══ PROVIDED DATA

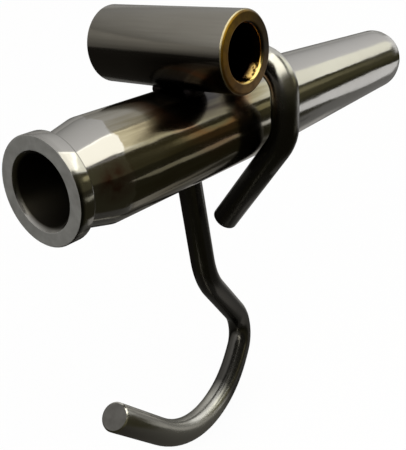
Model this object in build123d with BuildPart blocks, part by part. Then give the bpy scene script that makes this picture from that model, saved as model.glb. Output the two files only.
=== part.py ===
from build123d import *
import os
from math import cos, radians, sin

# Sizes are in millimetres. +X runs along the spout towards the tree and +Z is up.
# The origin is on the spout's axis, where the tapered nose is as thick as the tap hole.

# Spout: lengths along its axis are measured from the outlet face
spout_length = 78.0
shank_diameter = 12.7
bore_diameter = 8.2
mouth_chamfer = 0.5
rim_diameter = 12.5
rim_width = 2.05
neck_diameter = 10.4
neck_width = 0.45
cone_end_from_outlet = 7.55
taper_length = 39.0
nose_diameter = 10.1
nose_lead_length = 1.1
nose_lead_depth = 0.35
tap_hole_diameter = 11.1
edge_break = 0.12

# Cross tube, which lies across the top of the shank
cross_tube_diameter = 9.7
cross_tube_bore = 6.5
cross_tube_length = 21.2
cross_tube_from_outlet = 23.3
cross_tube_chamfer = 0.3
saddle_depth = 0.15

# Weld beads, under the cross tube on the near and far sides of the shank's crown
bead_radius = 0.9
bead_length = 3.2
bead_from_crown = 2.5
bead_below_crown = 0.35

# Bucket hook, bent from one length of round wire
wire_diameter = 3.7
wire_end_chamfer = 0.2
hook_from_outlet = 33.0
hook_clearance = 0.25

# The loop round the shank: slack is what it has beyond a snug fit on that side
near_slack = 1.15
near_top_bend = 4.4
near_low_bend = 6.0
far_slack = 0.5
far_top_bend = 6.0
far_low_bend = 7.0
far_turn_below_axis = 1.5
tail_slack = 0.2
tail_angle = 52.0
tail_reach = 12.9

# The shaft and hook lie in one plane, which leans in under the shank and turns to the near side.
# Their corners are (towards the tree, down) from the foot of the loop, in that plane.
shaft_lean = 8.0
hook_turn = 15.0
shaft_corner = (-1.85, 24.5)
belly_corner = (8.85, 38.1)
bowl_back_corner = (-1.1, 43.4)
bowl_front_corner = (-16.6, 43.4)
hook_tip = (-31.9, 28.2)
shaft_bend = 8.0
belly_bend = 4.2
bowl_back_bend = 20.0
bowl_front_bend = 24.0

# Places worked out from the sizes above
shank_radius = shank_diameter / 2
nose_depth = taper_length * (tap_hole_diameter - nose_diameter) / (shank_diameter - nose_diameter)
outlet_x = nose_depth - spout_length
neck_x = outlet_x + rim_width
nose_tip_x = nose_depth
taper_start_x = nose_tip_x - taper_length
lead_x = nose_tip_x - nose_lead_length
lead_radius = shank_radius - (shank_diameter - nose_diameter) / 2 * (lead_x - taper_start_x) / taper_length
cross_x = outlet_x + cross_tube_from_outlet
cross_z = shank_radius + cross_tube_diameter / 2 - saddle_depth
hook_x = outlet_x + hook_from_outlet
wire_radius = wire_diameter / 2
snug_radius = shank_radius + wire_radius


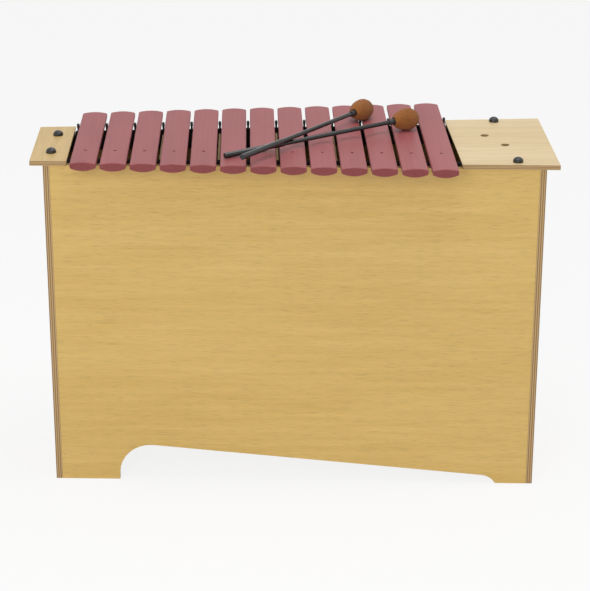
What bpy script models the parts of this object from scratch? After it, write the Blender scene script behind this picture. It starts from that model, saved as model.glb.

════

## [TASK GOAL]
Of the lines in the material above, state how many contain the string "object"; give no other text.

## [TASK RESPONSE]
2